Spaniard Santiago Brugalla, one of the most celebrated professional bookbinders worldwide, took a classic approach to the Knickerbocker Julius Caesar. Bound in green goatskin with gold and red tooling, he placed a miniature Shakespeare portrait medallion, painted by John Hodgson (1779-1845), in imitation of a Cosway-style binding, on the front and back covers. (Cosway bindings are traditional leather bindings with miniature painting insets on the covers.)

Jenni Grey’s Knickerbocker edition of The Taming of the Shrew is totally contemporary. Grey, an internationally acclaimed bookbinder from England, says she didn’t think the title character, Katherine, a shrew at all. Grey chose lilac for the covers of her book, “female, but not too girly,” she says. The twisted silver wire on the covers are a reference to the pressures that Katherine, a consistently clever, strong-willed character, had to endure to maintain her identity.

Among the other Shakespeare- inspired miniatures are a model of the Globe Theatre, a tiny bookcase with leather-bound editions as well as six 1871-78 playbills advertising Shakespeare’s plays performed at the New Theatre Royal, in Bristol.

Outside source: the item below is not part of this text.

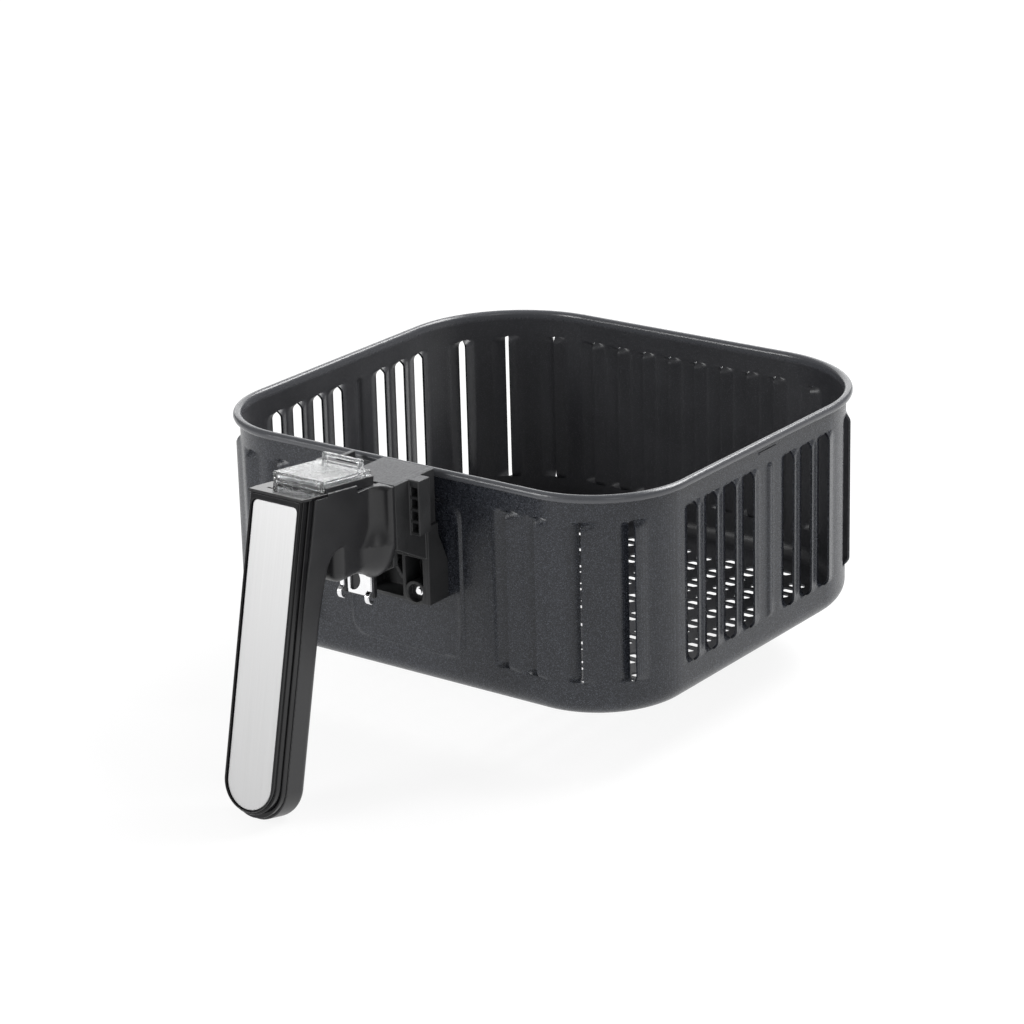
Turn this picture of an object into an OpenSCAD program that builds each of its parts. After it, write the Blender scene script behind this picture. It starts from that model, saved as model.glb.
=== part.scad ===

According to the sumptuously illustrated catalog, Albert himself does not know why he commissions and collects hundreds of miniature books. What is clear that for him and for us, each miniature is an invitation to look closely and enjoy every aspect of these meticulously designed art objects.
“The Poet of Them All: William Shakespeare and Miniature Design Bindings from the collection of Neale and Margaret Albert” is at the Yale Center for British Art through August 21, 2016.